Defined Ajna Center: How Fixed Thinking Shapes Your Reality
If you have a Defined Ajna Center, your mind works in a particular way that doesn't switch off. It is not about being smarter, more logical, or more aware than anyone else. It is about consistency. The same way a Defined Sacral gives you reliable life force energy, a Defined Ajna gives you a reliable, fixed way of processing the world. This is one of the most underappreciated aspects of Human Design, because the mental plane is so valued in our culture that we often miss what a Defined Ajna actually does for us, and where it can trip us up.
What a Defined Ajna Means in the Bodygraph
The Ajna is the second of three awareness centers in the head triangle, sitting between the Head (the yellow square) and the Throat (the green square). It is associated with the pineal gland and operates as a conceptualizing processor. The Head center generates mental pressure, the raw "what if" or "I wonder" spark. The Ajna takes that spark and turns it into concepts, categories, and frameworks.
A Defined Ajna means the channels running through it are complete, creating a consistent circuit of mental energy. The Ajna has six gates: 47, 24, 4, 17, 43, and 11. When any of these are connected by a channel, you have a defined Ajna. The most common channels are the 47–24 (Channel of Awareness, where you rationalize), 4–63 (Channel of Logic, where you think through mental puzzles), 17–62 (Channel of Acceptance, where you form opinions), 11–56 (Channel of Curiosity, where your mind jumps from topic to topic), and 43–23 (Channel of Genius, where breakthrough insights occur).
When your Ajna is undefined, you amplify and take in other people's mental concepts. When your Ajna is defined, the opposite is true. You have your own way of thinking, and it is consistent, reliable, and uniquely yours.
The Gift: A Fixed Way of Knowing
A Defined Ajna gives you something incredibly valuable: mental certainty. You know how you think. You know your conclusions, your frameworks, your patterns. You do not need to outsource your thinking to the people around you because your mind returns to the same place. This is the gift of a fixed mental process.

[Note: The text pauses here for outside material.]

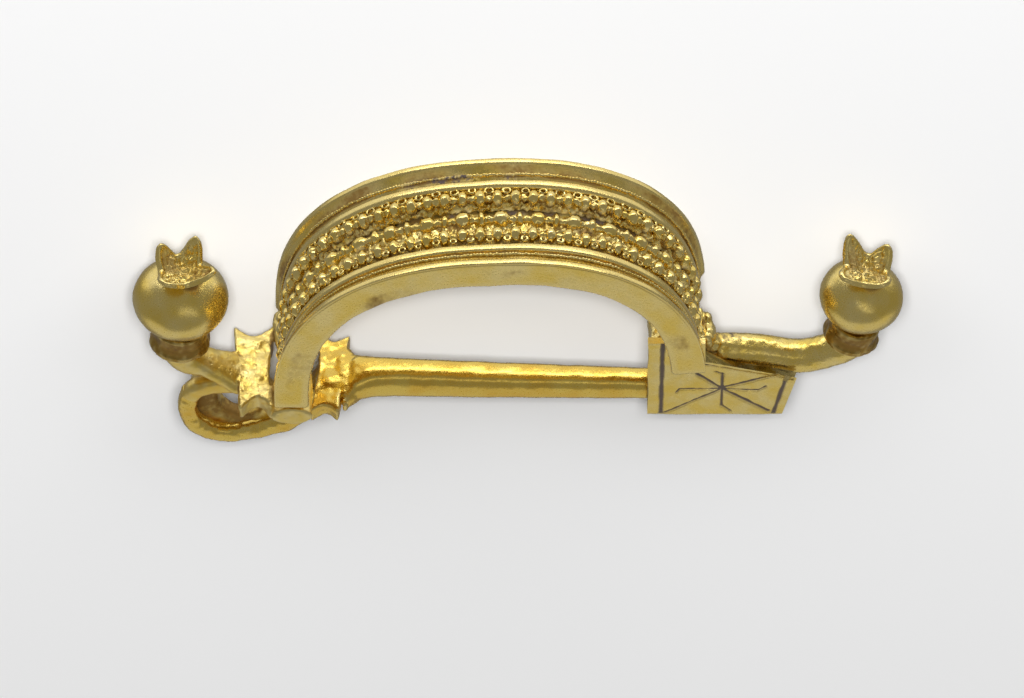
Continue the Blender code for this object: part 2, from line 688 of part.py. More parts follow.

For someone with the 4–63 Channel of Logic, this looks like a relentless drive to make sense of things, to find the underlying principle, to push until the puzzle is solved. For someone with the 47–24 Channel of Awareness, this looks like a mind that reviews the past, that rationalizes experience into understanding, that needs to make sense of what already happened before moving on. For someone with the 17–62, this is a mind that forms opinions and accepts or rejects input based on its own internal criteria.
This is not random mental activity. It is structured. It is yours. And it is always running.
The Shadow: Rigidity and Mental Attachment
The same consistency that gives a Defined Ajna its gift can also become its shadow. Because your mind works in a fixed way, it can become attached to being right. The mental certainty you carry can harden into rigidity. You may experience your way of thinking as "the truth," and encounter difficulty when others do not arrive at the same conclusions.
This is where the mechanical truth of Human Design becomes freeing. A Defined Ajna does not mean you are objectively correct. It means your mental process is consistent. The output of that process is shaped by the gates and channels you carry, by the conditioning of your life, and by the stories you have built on top of your natural framework. Your conclusions may be sound. They may also be limited.
The challenge for a Defined Ajna is humility. Your way of processing is reliable, but it is not the only way. Someone with an Open Ajna is sampling your mental world. They are not wrong for thinking differently. They are designed to think in many different ways. Holding your mind lightly, with curiosity rather than certainty, is a lifelong practice for the Defined Ajna.
How a Defined Ajna Shapes Your Reality
A defined center is a fixed energy that you broadcast into the world. Your Ajna, when defined, sends out a steady signal of mental processing. People feel this around you. You become a "type of mind" in their experience, the person who analyzes, or the person who opines, or the person who questions, depending on your specific channels.
This shapes your relationships. You will naturally be drawn to people who think in ways that complement or challenge your own. You will be repelled by mental styles that clash with your fixed process. In work, you thrive when you can operate within the framework of your natural thinking. You struggle when you are forced to think in ways that do not match your design.
In decision making, your Defined Ajna plays a crucial supporting role. It is not your authority. Your authority lives in the part of the body that grounds you, whether that is the Sacral, the Solar Plexus, the Spleen, the Heart, or your environment. But your Ajna is always there, processing, categorizing, offering concepts. The work is to let it inform without letting it decide. When your authority speaks first, your Ajna can do what it does best: bring clarity to what your body already knows.
Living With a Fixed Mind
A Defined Ajna is a gift you stop noticing because it is so consistent. It is the air you breathe. The real work is not developing your mental process. It is already developed. The work is loosening your grip on it. The work is letting your mind serve your life rather than drive it.
Trust the fixed way you think. It is yours. But do not mistake it for the only way.